▸ PROVIDED RECORDS:
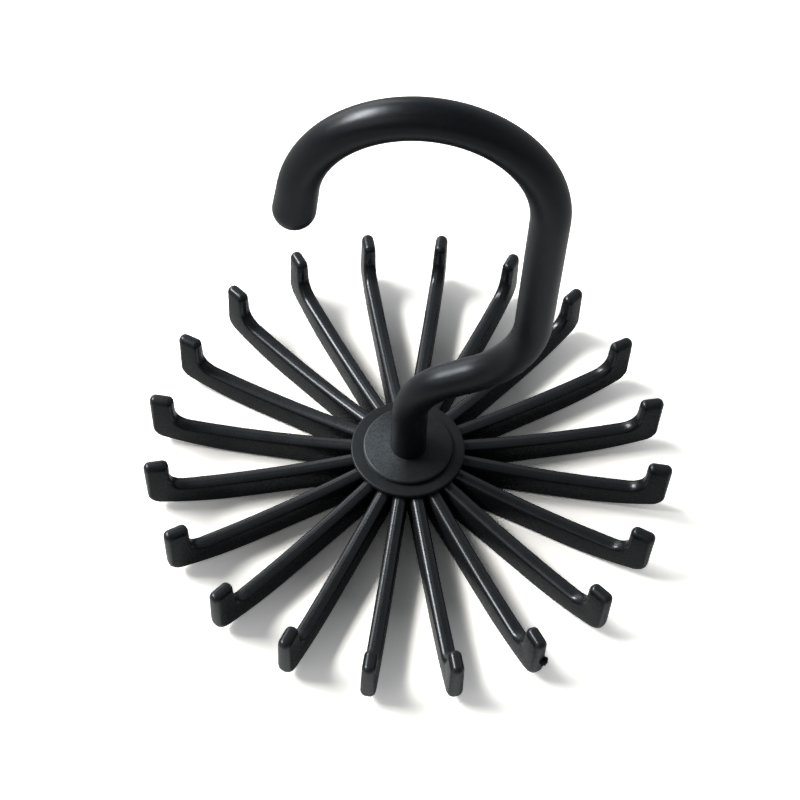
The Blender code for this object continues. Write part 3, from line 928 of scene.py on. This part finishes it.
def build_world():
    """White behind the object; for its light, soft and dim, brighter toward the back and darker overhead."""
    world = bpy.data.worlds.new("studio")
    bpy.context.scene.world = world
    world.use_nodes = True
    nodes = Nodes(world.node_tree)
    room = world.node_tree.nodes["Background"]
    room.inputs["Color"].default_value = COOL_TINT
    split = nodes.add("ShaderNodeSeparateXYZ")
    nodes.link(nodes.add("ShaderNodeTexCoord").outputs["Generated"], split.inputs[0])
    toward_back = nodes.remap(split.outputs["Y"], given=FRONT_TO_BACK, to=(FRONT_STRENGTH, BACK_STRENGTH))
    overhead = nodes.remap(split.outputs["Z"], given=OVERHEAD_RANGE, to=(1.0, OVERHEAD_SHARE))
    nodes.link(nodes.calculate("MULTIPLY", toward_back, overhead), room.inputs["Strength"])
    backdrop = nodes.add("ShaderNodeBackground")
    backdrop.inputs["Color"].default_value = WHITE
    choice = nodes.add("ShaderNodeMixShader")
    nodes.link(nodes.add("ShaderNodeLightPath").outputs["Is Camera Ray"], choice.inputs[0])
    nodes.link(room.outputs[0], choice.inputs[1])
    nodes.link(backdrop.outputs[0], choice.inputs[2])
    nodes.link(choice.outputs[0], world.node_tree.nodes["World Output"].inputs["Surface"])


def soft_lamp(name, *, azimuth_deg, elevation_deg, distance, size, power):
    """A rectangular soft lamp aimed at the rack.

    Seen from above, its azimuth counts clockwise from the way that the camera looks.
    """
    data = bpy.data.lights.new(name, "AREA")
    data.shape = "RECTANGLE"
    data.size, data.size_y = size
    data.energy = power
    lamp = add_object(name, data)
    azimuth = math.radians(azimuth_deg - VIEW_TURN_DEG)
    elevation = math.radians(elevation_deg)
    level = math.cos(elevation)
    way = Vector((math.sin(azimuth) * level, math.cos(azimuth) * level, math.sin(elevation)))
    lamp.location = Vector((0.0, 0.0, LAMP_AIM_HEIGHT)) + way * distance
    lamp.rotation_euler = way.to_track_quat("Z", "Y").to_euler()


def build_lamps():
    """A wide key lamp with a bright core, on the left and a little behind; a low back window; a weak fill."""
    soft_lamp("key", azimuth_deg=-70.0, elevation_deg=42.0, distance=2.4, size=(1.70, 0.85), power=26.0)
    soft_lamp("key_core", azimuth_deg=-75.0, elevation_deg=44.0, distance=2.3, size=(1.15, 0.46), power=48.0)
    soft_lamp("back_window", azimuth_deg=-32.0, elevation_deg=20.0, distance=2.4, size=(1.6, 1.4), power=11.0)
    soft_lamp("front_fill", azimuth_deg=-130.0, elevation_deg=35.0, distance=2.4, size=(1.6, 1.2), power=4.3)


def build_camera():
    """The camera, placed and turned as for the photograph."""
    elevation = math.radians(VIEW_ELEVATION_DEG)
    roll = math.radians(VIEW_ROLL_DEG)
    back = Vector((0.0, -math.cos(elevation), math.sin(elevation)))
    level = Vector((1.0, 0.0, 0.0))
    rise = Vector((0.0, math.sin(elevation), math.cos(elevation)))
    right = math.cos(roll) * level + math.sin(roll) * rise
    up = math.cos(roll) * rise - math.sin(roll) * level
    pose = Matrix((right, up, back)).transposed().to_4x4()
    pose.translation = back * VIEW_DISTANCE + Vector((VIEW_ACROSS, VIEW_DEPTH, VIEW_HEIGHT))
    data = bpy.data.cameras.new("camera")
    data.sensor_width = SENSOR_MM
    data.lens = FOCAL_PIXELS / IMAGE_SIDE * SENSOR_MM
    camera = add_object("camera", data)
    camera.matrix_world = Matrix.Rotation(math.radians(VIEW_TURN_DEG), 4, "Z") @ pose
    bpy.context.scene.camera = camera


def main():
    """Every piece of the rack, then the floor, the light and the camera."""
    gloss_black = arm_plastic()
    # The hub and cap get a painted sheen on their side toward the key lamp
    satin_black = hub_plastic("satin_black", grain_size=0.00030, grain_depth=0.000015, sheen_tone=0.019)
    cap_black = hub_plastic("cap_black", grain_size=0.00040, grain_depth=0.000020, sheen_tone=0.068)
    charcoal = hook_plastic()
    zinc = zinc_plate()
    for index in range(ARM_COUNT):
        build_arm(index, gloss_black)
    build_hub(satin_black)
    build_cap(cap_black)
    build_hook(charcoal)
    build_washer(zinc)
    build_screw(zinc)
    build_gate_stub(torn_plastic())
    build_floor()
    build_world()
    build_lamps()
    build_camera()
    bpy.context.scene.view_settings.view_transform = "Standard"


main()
--
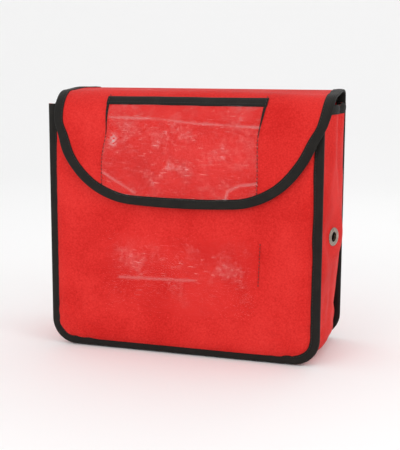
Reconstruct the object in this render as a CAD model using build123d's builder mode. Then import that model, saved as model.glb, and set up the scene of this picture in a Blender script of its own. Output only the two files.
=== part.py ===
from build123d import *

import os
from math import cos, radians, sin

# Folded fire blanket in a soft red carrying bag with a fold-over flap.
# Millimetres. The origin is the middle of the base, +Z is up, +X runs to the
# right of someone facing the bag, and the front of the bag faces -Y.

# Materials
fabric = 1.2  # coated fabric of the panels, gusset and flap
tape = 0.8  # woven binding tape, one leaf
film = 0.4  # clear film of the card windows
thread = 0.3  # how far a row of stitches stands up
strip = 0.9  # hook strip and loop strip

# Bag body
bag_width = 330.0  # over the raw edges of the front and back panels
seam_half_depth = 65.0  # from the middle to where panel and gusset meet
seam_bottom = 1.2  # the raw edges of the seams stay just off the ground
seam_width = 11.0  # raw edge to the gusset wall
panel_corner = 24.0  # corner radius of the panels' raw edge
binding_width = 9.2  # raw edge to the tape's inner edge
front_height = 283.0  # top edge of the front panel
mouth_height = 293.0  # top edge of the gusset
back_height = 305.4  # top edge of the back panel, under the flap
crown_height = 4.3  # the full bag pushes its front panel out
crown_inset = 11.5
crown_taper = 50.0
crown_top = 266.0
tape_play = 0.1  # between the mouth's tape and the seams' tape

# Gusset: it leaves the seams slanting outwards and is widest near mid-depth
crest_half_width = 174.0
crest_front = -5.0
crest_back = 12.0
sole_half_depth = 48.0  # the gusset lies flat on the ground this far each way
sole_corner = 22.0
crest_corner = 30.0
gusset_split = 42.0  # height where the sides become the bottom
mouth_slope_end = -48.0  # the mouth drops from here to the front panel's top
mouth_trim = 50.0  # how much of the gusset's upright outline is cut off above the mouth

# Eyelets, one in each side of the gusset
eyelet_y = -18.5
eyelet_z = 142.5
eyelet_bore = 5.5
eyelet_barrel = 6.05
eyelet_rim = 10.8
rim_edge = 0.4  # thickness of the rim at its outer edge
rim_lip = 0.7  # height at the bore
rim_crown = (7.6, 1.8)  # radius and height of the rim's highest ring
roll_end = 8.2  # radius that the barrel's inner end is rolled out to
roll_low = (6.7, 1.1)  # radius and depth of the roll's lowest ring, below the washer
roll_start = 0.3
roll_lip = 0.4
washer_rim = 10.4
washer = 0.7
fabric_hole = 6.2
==
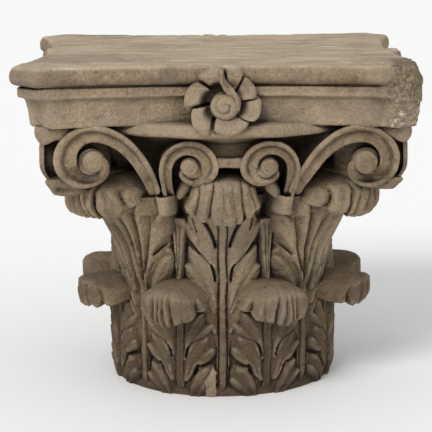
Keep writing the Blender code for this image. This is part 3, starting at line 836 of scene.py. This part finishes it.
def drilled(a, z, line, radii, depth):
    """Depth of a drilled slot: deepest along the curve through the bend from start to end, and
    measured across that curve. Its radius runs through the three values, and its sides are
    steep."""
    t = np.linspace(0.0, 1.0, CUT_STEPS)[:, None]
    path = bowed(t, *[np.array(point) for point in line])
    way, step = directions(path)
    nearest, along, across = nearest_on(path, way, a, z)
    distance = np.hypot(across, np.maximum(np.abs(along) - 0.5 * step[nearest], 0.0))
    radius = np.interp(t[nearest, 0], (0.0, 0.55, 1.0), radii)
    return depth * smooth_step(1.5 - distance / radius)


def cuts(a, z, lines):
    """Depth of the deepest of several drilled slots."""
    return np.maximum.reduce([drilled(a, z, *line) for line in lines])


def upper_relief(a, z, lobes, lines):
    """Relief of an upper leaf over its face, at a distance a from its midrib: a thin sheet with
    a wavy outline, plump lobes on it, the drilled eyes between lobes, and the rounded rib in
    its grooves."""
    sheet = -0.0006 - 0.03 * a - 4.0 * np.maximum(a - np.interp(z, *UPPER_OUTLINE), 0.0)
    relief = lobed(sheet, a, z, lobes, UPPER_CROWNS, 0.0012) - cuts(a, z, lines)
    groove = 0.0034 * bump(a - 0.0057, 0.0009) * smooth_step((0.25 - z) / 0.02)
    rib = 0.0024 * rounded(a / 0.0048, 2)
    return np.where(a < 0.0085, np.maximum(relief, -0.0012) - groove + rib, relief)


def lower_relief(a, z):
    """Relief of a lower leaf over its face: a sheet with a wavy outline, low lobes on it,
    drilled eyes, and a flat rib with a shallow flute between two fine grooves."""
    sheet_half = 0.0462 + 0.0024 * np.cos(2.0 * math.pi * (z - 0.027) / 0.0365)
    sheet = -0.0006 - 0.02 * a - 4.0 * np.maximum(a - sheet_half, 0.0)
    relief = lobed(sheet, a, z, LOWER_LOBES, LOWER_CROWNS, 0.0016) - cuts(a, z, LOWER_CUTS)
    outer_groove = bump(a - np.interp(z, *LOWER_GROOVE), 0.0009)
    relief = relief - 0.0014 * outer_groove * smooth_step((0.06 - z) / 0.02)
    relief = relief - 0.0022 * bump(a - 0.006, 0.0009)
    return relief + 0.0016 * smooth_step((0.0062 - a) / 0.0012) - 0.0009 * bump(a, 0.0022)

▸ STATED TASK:
From the records above, transcribe without alteration every line from the one with "Reconstruct the object" to the one with "# right of someone", inclusive.

▸ TASK RESPONSE:
Reconstruct the object in this render as a CAD model using build123d's builder mode. Then import that model, saved as model.glb, and set up the scene of this picture in a Blender script of its own. Output only the two files.
=== part.py ===
from build123d import *

import os
from math import cos, radians, sin

# Folded fire blanket in a soft red carrying bag with a fold-over flap.
# Millimetres. The origin is the middle of the base, +Z is up, +X runs to the
# right of someone facing the bag, and the front of the bag faces -Y.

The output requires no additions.